- Pitcher
- Born: January 4, 1933 Maracaibo, Venezuela
- Died: August 10, 2001 (aged 68) Maracaibo, Venezuela
- Batted: RightThrew: Right

MLB debut
- July 2, 1954, for the New York Giants

Last MLB appearance
- April 25, 1960, for the San Francisco Giants

MLB statistics
- Win–loss record: 16–21
- Earned run average: 4.38
- Strikeouts: 201
- Stats at Baseball Reference

Teams
- New York / San Francisco Giants (1954–1958; 1960);

Member of the Venezuelan

Baseball Hall of Fame
- Induction: 2006

= Ramón Monzant =

Venezuelan baseball player (1933-2001)

Ramón Segundo Monzant Espina (January 4, 1933 – August 10, 2001) was a Venezuelan right-handed baseball pitcher in Major League Baseball (MLB) who played his entire career for the New York / San Francisco Giants from 1954 to 1960. He compiled a 16–21 record with a 4.38 earned run average (ERA) and 201 strikeouts in 316 2/3 innings.

Monzant was born in Maracaibo, Venezuela. He first played professionally for the Shelby Farmers in 1952 before being purchased by the New York Giants organization. In 1953, he played for the Danville Leafs and won 23 games for the team. Monzant was promoted to the Minneapolis Millers in 1954, and pitched in 27 games for the team, winning 11 and losing 7. He also played in six games for the Giants, making his major league debut on July 2, 1954. Monzant spent the first half of 1955 with the Millers before returning to the Giants. In 28 games, he had a 4–8 record and a 3.99 ERA. One of his best performances took place on April 29, 1956, in a Giants 8–1 complete game victory over the Philadelphia Phillies, when a one-out, first-inning single by Del Ennis cost him a no-hitter. Due to a sore arm, Monzant only pitched in four games that season, but returned in 1957 to pitch in 24 games for the Giants.

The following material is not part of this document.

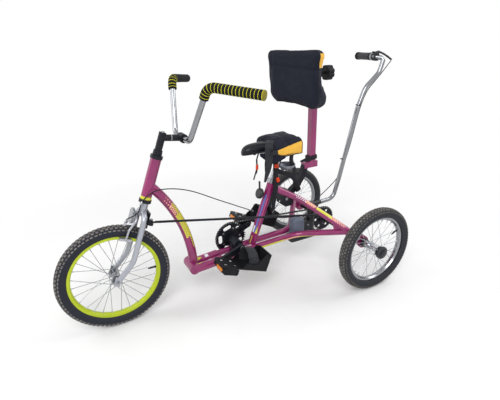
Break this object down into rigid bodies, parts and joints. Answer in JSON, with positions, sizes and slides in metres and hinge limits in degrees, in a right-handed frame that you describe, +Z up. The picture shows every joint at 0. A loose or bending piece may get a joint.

In 1958, Monzant remained on the major league roster for the full season. He pitched the first west coast night game on April 16, 1958, against the Los Angeles Dodgers, as both the Dodgers and now-San Francisco Giants has moved to the west coast beginning that season. He pitched in 43 games for the Giants that season. In 1959, citing a sore arm and a desire to sit out the season, wishing to return to Venezuela, Monzant retired from baseball. He returned to the Giants in 1960, pitching one game for them and spending the rest of the year with the Tacoma Giants, the team's AAA affiliate. During the season, he broke his leg while sliding into second base, which led to his retirement from baseball for good.

Monzant was named to the Venezuelan Baseball Hall of Fame in 2006, and was named to the Navegantes del Magallanes Hall of Fame in 2012.